> [DATA SECTION]
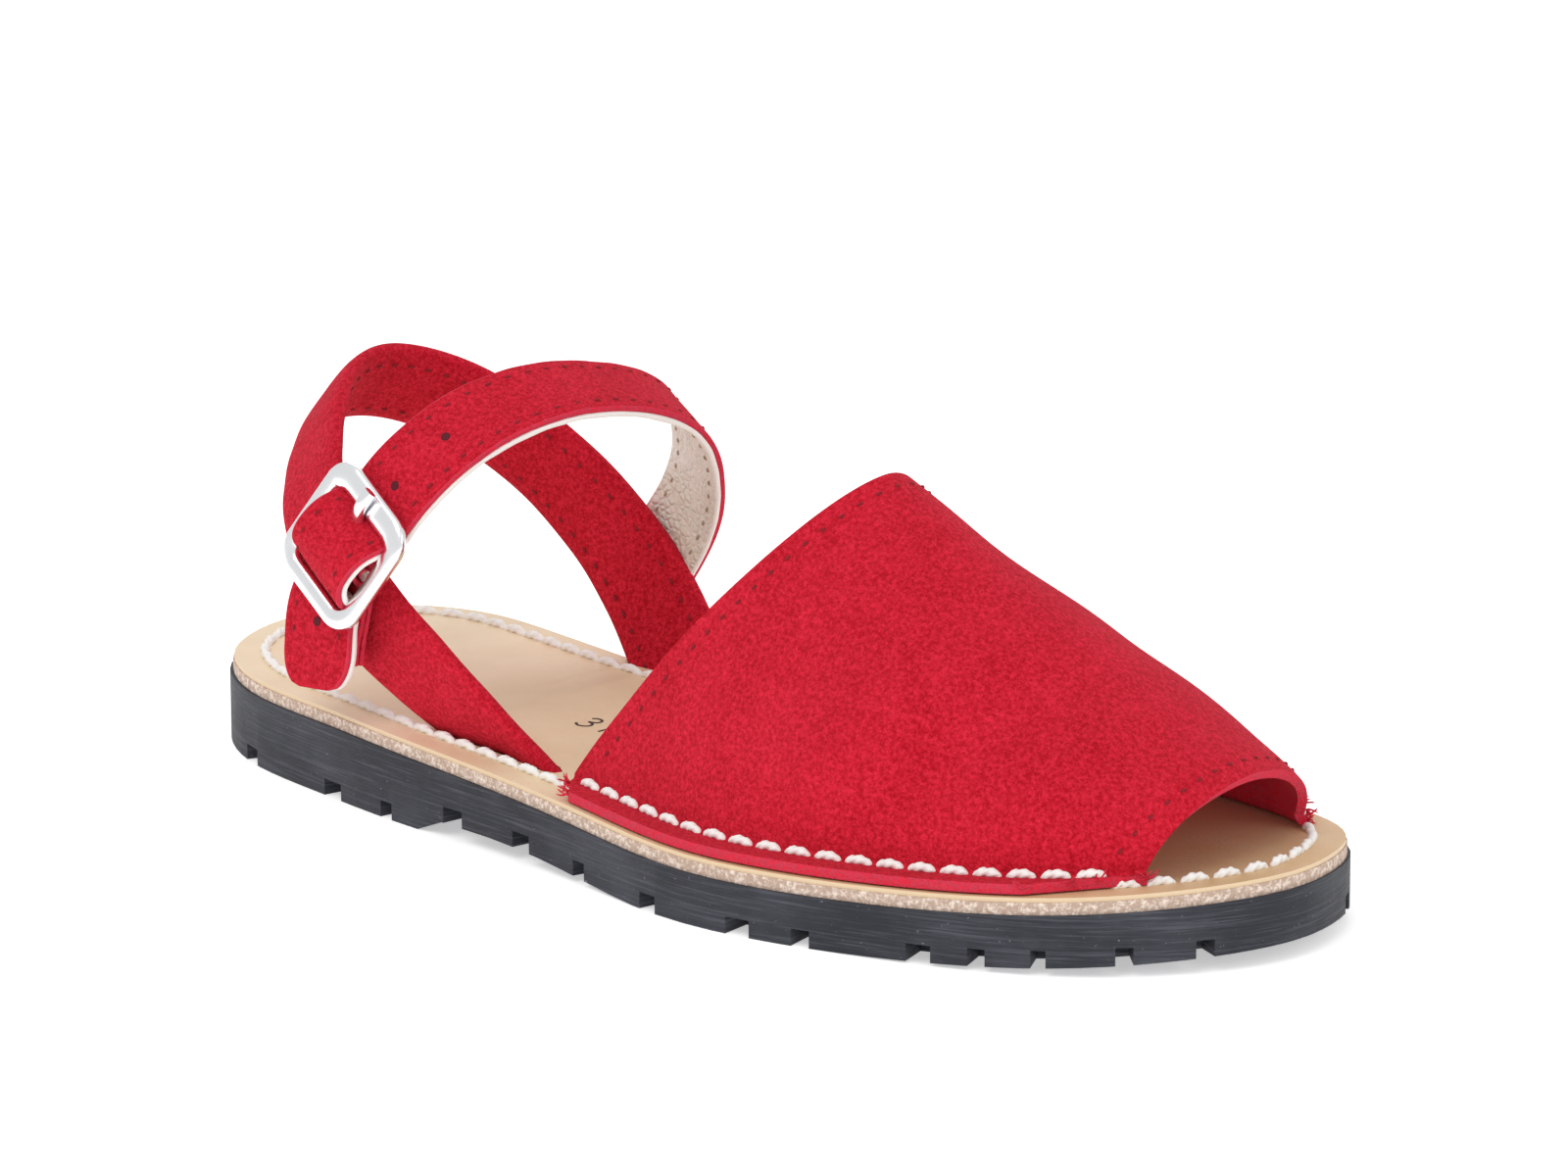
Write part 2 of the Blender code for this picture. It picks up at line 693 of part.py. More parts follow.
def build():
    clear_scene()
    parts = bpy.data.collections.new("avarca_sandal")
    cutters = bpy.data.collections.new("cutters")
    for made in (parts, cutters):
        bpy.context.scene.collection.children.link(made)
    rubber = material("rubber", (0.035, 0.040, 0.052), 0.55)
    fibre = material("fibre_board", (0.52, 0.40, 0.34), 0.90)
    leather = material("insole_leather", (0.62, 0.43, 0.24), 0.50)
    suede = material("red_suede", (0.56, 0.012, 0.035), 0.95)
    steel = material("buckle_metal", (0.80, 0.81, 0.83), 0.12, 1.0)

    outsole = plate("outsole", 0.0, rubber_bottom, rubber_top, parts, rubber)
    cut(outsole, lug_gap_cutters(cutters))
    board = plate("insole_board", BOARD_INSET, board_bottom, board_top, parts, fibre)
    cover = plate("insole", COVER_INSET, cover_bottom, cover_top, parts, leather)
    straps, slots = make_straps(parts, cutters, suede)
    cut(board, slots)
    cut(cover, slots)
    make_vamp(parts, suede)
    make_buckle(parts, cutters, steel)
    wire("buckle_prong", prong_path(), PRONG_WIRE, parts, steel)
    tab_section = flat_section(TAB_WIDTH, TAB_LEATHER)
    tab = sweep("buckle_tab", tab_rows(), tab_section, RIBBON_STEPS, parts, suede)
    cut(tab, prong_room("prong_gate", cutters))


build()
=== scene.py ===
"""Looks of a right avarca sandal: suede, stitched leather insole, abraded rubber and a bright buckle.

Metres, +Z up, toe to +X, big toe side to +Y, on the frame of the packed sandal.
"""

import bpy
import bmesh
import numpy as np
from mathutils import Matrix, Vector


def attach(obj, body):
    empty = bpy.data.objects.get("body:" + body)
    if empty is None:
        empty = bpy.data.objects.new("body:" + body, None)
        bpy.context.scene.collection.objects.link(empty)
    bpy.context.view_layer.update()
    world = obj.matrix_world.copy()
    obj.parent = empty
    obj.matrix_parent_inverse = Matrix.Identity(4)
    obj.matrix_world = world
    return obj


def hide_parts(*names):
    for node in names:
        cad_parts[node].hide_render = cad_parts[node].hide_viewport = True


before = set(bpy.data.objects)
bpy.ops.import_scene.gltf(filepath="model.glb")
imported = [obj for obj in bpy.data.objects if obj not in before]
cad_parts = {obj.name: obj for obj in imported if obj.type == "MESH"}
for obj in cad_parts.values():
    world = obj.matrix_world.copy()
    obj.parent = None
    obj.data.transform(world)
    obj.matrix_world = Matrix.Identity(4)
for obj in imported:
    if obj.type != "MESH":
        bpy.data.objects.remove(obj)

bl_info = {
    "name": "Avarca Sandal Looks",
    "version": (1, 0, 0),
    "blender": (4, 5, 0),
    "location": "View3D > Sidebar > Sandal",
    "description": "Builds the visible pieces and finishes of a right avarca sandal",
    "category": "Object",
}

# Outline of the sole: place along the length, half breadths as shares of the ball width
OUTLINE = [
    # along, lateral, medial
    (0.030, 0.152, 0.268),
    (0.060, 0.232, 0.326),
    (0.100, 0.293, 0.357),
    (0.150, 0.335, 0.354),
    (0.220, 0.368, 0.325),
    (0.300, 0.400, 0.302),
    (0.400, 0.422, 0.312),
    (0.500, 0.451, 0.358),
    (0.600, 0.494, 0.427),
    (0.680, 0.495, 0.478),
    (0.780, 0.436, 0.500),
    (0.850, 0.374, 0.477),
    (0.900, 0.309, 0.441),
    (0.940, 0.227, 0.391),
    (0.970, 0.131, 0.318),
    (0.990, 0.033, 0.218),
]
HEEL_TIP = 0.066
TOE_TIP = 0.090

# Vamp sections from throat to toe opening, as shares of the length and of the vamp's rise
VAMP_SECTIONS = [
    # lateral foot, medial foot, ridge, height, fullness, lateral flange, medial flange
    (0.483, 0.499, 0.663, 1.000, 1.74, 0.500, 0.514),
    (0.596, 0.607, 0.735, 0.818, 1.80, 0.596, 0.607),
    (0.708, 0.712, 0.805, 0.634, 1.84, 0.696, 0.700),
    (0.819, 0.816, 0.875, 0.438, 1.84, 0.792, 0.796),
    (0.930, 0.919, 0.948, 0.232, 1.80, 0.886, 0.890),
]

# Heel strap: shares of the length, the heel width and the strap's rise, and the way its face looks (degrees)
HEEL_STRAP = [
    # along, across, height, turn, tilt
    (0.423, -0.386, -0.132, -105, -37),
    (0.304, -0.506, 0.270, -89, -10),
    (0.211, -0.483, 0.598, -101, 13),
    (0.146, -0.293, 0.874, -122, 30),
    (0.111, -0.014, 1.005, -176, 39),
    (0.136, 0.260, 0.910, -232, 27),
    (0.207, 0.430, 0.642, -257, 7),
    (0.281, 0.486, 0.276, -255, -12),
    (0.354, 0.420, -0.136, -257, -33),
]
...
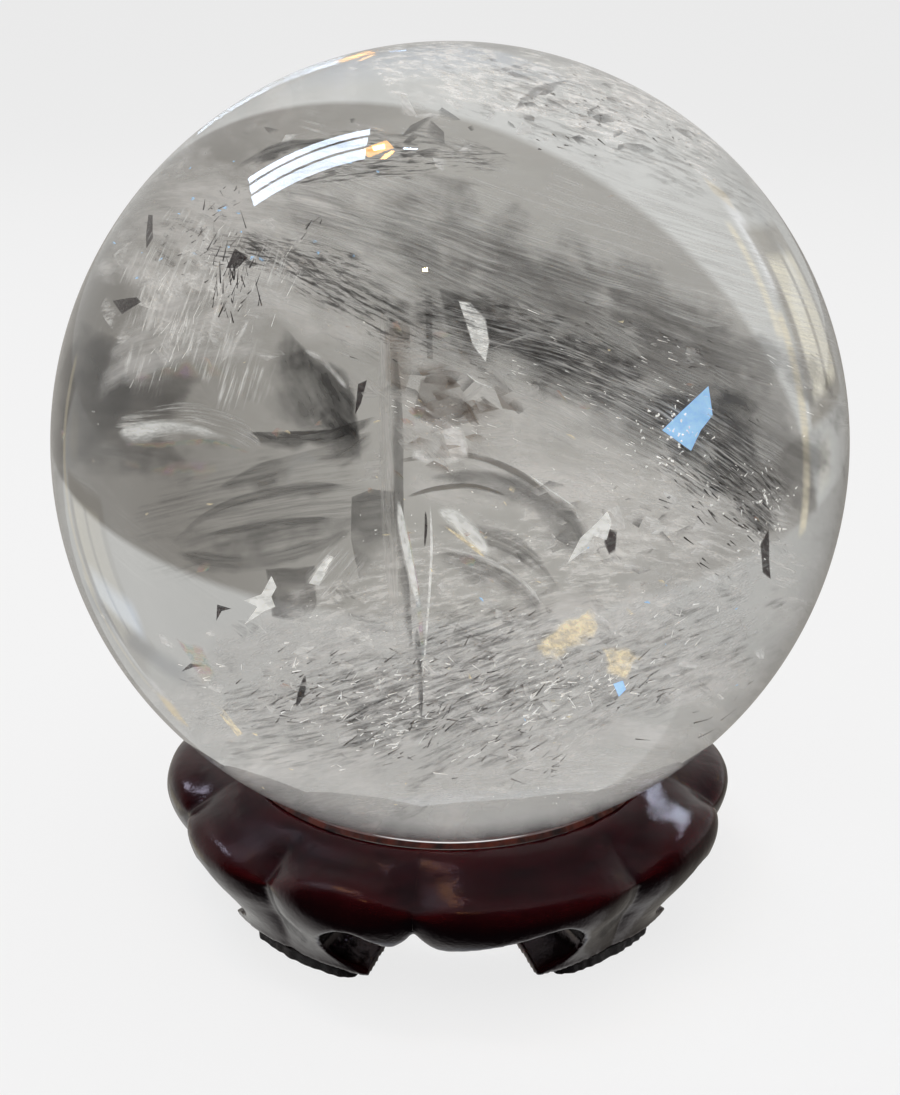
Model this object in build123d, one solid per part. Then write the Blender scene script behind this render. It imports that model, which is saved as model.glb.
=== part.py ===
==
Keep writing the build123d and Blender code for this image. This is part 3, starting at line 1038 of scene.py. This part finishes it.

> [AIM] How many of the lines in the listing above hold the word "None"? Report only that figure.

> [RESPONSE] 3